> **WHAT IS ASKED**: Starting with the line that contains "head_casting(head, cast)" and stopping after the line that contains "cad_parts[node].hide_render = cad_parts[node].hide_viewport", output every line exactly as it stands.

> **DATA PROVIDED**:
↓↓↓

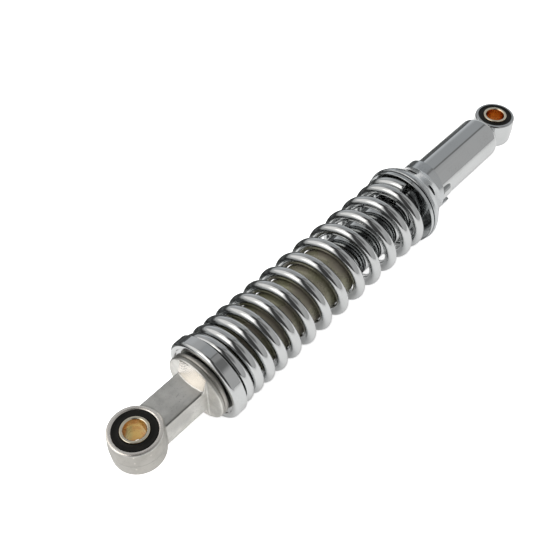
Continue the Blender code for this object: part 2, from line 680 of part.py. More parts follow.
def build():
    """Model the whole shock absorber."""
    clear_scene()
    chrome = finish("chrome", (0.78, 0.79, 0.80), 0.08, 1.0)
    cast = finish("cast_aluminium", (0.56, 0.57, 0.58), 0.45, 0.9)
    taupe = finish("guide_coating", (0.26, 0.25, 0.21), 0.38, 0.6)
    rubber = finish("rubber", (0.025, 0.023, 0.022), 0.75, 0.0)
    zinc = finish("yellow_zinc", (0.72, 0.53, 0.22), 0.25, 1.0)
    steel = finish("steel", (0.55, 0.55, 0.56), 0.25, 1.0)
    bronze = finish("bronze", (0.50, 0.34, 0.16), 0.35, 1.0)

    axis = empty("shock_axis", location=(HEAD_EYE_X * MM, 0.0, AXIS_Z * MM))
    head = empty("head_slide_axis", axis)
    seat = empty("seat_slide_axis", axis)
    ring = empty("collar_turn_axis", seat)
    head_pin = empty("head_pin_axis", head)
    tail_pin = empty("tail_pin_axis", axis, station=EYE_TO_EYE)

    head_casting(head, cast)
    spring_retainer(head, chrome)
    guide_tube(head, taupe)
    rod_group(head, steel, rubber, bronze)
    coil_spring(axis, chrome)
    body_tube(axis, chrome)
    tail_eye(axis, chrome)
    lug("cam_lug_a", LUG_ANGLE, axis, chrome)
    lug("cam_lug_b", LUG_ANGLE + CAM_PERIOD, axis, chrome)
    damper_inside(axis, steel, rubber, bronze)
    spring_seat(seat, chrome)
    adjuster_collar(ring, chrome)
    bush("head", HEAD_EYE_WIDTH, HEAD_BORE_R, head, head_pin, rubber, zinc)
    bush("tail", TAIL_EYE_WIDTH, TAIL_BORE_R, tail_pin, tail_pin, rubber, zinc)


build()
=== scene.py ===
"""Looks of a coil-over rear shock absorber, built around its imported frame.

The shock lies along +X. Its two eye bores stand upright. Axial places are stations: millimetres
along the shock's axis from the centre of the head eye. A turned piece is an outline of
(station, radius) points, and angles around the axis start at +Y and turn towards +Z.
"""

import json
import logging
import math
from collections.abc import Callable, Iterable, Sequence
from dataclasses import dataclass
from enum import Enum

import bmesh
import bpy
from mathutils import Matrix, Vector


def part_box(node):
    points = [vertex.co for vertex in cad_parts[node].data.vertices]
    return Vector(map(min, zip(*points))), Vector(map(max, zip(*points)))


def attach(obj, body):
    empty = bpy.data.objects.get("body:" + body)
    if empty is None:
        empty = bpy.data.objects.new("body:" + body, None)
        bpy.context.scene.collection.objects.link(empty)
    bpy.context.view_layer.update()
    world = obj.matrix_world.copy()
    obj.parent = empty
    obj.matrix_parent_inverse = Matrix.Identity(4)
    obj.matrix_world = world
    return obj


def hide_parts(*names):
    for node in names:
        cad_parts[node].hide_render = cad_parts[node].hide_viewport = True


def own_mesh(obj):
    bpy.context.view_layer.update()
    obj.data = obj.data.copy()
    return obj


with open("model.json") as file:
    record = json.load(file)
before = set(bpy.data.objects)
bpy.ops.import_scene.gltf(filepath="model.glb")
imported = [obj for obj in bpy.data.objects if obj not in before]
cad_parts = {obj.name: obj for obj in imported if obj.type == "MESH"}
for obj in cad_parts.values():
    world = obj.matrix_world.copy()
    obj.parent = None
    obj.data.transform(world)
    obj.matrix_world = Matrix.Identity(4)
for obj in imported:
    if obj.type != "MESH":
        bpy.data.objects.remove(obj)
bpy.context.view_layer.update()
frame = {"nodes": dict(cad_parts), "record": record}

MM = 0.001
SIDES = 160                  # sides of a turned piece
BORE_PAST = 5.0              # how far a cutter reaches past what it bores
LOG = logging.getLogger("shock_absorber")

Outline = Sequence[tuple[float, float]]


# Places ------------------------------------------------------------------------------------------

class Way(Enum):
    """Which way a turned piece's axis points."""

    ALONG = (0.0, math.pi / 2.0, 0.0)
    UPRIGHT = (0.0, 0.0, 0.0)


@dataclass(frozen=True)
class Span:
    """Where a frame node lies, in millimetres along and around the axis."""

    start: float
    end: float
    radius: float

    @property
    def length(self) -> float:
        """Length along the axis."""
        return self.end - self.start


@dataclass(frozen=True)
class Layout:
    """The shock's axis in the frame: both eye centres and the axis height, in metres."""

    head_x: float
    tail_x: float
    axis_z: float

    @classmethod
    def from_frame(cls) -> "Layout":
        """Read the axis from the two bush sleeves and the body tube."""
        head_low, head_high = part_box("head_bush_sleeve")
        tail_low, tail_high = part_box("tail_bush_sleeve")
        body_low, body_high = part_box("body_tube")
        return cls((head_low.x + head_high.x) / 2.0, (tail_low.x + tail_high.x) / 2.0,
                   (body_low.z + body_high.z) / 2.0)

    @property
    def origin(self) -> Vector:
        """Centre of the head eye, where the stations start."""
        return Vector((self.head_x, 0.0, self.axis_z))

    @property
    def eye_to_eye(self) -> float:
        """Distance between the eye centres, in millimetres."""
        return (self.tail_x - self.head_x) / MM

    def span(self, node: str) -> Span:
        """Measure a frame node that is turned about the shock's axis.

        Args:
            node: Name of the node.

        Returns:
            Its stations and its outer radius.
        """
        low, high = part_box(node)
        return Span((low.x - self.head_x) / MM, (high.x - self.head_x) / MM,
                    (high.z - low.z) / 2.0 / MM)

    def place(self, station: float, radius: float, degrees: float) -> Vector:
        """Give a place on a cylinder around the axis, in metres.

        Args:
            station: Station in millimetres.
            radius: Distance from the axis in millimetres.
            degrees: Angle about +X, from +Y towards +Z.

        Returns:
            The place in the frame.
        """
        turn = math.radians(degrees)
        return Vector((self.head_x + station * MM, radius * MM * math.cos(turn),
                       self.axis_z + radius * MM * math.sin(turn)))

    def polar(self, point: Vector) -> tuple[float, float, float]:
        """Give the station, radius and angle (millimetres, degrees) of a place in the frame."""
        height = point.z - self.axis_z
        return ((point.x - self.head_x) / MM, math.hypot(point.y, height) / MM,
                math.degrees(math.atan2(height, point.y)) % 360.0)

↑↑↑

> **TASK RESULT**:
    head_casting(head, cast)
    spring_retainer(head, chrome)
    guide_tube(head, taupe)
    rod_group(head, steel, rubber, bronze)
    coil_spring(axis, chrome)
    body_tube(axis, chrome)
    tail_eye(axis, chrome)
    lug("cam_lug_a", LUG_ANGLE, axis, chrome)
    lug("cam_lug_b", LUG_ANGLE + CAM_PERIOD, axis, chrome)
    damper_inside(axis, steel, rubber, bronze)
    spring_seat(seat, chrome)
    adjuster_collar(ring, chrome)
    bush("head", HEAD_EYE_WIDTH, HEAD_BORE_R, head, head_pin, rubber, zinc)
    bush("tail", TAIL_EYE_WIDTH, TAIL_BORE_R, tail_pin, tail_pin, rubber, zinc)


build()
=== scene.py ===
"""Looks of a coil-over rear shock absorber, built around its imported frame.

The shock lies along +X. Its two eye bores stand upright. Axial places are stations: millimetres
along the shock's axis from the centre of the head eye. A turned piece is an outline of
(station, radius) points, and angles around the axis start at +Y and turn towards +Z.
"""

import json
import logging
import math
from collections.abc import Callable, Iterable, Sequence
from dataclasses import dataclass
from enum import Enum

import bmesh
import bpy
from mathutils import Matrix, Vector


def part_box(node):
    points = [vertex.co for vertex in cad_parts[node].data.vertices]
    return Vector(map(min, zip(*points))), Vector(map(max, zip(*points)))


def attach(obj, body):
    empty = bpy.data.objects.get("body:" + body)
    if empty is None:
        empty = bpy.data.objects.new("body:" + body, None)
        bpy.context.scene.collection.objects.link(empty)
    bpy.context.view_layer.update()
    world = obj.matrix_world.copy()
    obj.parent = empty
    obj.matrix_parent_inverse = Matrix.Identity(4)
    obj.matrix_world = world
    return obj


def hide_parts(*names):
    for node in names:
        cad_parts[node].hide_render = cad_parts[node].hide_viewport = True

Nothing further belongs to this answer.